I just made my first trip to Tivoli last month - it took me about 15 seconds to completely fall for the place. After entering through the turnstiles right off a city sidewalk in downtown Copenhagen you're transported to one smile-inducing turn after another. So much charm oozing in every direction. It's like Disneyland, Kennywood and Chicago's old Riverview Park had a baby. Walt apparently visited while dreaming up his park and the references are obvious, particularly around the hub.
Like so many great public spaces in Europe, Tivoli is just immensely rewarding to stroll through with countless numbers of quality full-service restaurants and outdoor cafes, live entertainment and leafy winding promenades. It's almost like one big immaculately landscaped beer garden with rides interspersed throughout (the rides are okay but here the space itself takes center stage. We spent more than half our time here just people watching as we sipped beer from a glass stein). At night the lights dazzle yet it all feels comfortable and quaint, never overwhelming or uncomfortable.
I know I sound like a broken record here but the American parks would do well to study the simple pleasures of Tivoli Gardens. Simply one of the best amusement park experiences I've ever had.
I couldn't agree more, one of the best parts about Tivoli is just enjoying the space! And I agree with you, I wish we would see this type of thing more in the US. I feel like a lot of amusement parks have forgotten the word "park" :).
Also, I really want to see their cup policy exported elsewhere. For those of you that haven't been, basically they serve you your drinks in these plastic cups with a sensor on the bottom. So you can choose to either reuse the cups, or when you are done with them there is a machine that scans the sensor and gives you back your deposit automatically. It couldn't have been easier, and more environmentally responsible. A few weeks later we went to a music festival where there were plastic cups EVERYWHERE after the shows. I was thinking how amazing a system like this would be even someplace like that.

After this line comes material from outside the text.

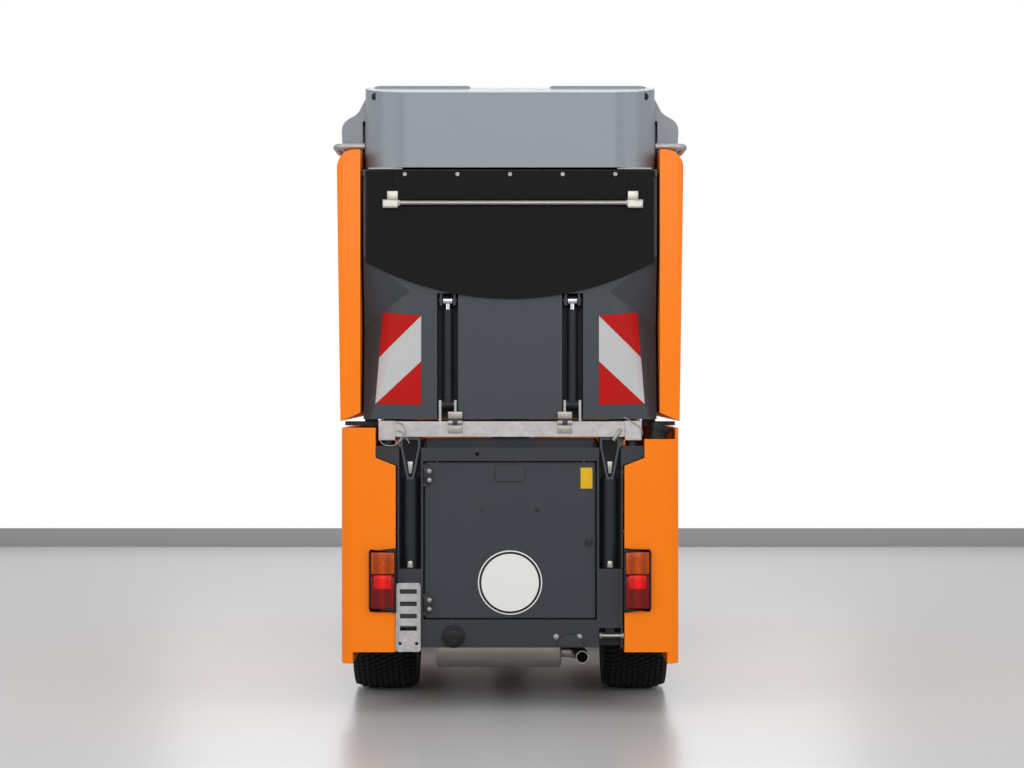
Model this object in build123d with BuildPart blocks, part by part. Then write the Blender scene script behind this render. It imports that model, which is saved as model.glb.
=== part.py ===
from build123d import *
import math
import os

os.makedirs("parts", exist_ok=True)

# A compact articulated street sweeper. Millimetres, +X to its right, +Y to its front, +Z up,
# with the origin on the ground under the middle of its length.

# Overall length, widths and heights
LENGTH = 3560
REAR_Y = -LENGTH / 2
FRONT_Y = LENGTH / 2
LOWER_HALF = 525
UPPER_HALF = 537
GAP = 0.3

# Wheels and steering
WHEELBASE = 1450
REAR_AXLE_Y = -1200
FRONT_AXLE_Y = REAR_AXLE_Y + WHEELBASE
TYRE_RADIUS = 292
TYRE_WIDTH = 209
TYRE_INNER_X = 306
RIM_RADIUS = 152
RIM_WALL = 10
RIM_DISC = 14
WHEEL_DISC_X = 436
STUB_RADIUS = 25
HUB_RADIUS = 62
PIVOT_Y = -475
ARCH_RADIUS = 334

# Chassis rails, the same on both modules
RAIL_IN = 230
RAIL_OUT = 280
RAIL_LOW = 290
RAIL_TOP = 370
BEAM_LOW = 225

# Rear module
PANEL_REAR = REAR_Y + 15
MODULE_FRONT = -628
CORNER_RADIUS = 150
FRAME_REAR = REAR_Y + 25
COLUMN_X = 310
COLUMN_WIDTH = 80
COLUMN_DEPTH = 75
COLUMN_WALL = 6
COLUMN_LOW = 201
COLUMN_TOP = 821
TOP_BEAM_LOW = 780
SKIRT_TOP = 287
SKIRT_SHEET = 20
PANEL_LOW = 188
PANEL_TOP = 883
PANEL_INNER = 355
PANEL_SKIN = 40
PANEL_RETURN = 60
PANEL_LIP = 38
NOTCH_INNER = 417
NOTCH_LOW = 790
NOTCH_SLANT = 25
FILLER_LEDGE = 848

# Engine door
DOOR_SHEET = 22
DOOR_GAP = 6
DOOR_HINGE_DROP = 10

# Lift frame and its linkage
TUBE_LOW = 855
TUBE_TOP = 903
TUBE_DEPTH = 48
SIDE_TUBE_X = 382
SIDE_TUBE_WIDTH = 53
SIDE_TUBE_LOW = 844
SIDE_TUBE_TOP = 906
BUFFER_RADIUS = 15.5
LIFT_BARREL_RADIUS = 26.5
LIFT_BARREL_TOP = 728
LIFT_BARREL_LOW = 262
LIFT_ROD_RADIUS = 15
LIFT_ROD_LOW = 330
LIFT_EYE_Z = 758
CYLINDER_Y = FRAME_REAR + 35
ARM_LENGTH = 1000
ARM_REAR_Y = FRAME_REAR + 115
ARM_LOW_Z = 745
ARM_HIGH_Z = 832
ARM_HEIGHT = 40
ARM_SHEET = 20
ARM_GAP = 10
OUTER_ARM_X = 328
ARM_PIN_RADIUS = 10
SLOT_PLAY = 10

# Hopper
HINGE_Y = REAR_Y + 15
HINGE_Z = 900
HINGE_X = 170
HINGE_WIDTH = 45
KNUCKLE_RADIUS = 7
HINGE_PIN_RADIUS = 3
WALL_REAR = REAR_Y + 30
HOPPER_HALF = 456
HOPPER_LOW = 910
HOPPER_TOP = 1745
HOPPER_FRONT = -640
HOPPER_WALL = 18
MOUTH_HALF = 400
MOUTH_LOW = 1450
MOUTH_TOP = 1655
UPPER_PANEL_LOW = 904
UPPER_PANEL_INNER = 464
UPPER_PANEL_REAR = REAR_Y + 5
RECESS_X = 194
RECESS_WIDTH = 66
RECESS_DEPTH = 105
RECESS_TOP = 1301
RECESS_WALL = 10
TIP_BASE_FORWARD = 45
TIP_BASE_UP = 55
TIP_EYE_UP = 380
TIP_BARREL_RADIUS = 17
TIP_ROD_RADIUS = 10
TIP_BARREL_LENGTH = 296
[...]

Getting back to Tivoli, I disagree about the rides. There weren't MANY rides, but what they had I thought was very good quality... Especially for families. Although I'm not sure if that insane Flying Trunk ride is for families or for those that enjoy controlled substances lol.
One note about the Scenic Railway in particular I was blown away by.... 3 TRAIN OPERATION ALL DAY!!! That, and no stacking (I don't think that's even possible on this ride to be honest). The operations were completely incredible.
All in all, we were planning on getting in, doing the credits, and heading out... But we ended up closing the place down at 1am because we were just having so much fun! Such a cool experience. Hopefully it won't take me long to put together the videos of the park itself, because the lights at night are really what sets the place apart.
Eric & Álvaro
YouTube: Eric y Álvaro Van A
Love your thought about putting the "park" back into amusement parks. Imagine a US park taking cap ex funds and investing solely in landscape design and environmental placemaking rather than a big new ride. It might be scorned on a coaster site and the ROI might not be immediate but over time I can't help but think the value is there through longer stays, higher food/beverage tickets and repeat visitation.
Tivoli's pricing model is interesting too. General admission is only $15 with rides offered a-la-carte or via an unlimited ticket. This provides a revenue source for the park to maintain its atmosphere and incentivizes better food offerings. Imagine the idea of people paying to enter a Six Flags or Cedar Fair park for the privilege of walking around and eating at its restaurants. Sounds crazy but this is precisely what Tivoli executes so well. Granted, this idea works better in parks centrally located next to population centers where its easy to swing by for dinner (Tivoli is right downtown). Indeed, Tivoli's closest US sibling is Kennywood which resisted a POP ticket for years. Unlikely? Perhaps. But fun to think about. It would be fun to see a park pursue this strategy.
Regarding your comment on rides -- I agree they are good quality but the rides alone don't warrant a trip, particularly from the States. It's the experience that's unlike anywhere else I've been.
About the atmosphere itself being a revenue source for the park, I thought it was interesting that two friends of mine who actually live in Copenhagen have season passes to the park just for the sake of hanging out and going to their free concerts... They have actually never been on any ride at the park (they have weak stomachs and are afraid of heights by their own account lol).
Getting back to the rides, what are your thoughts on Daemonen? Did you do try the new VR experience? We did not, but I was wondering what the head banging situation would be like with those hard B&M restraints.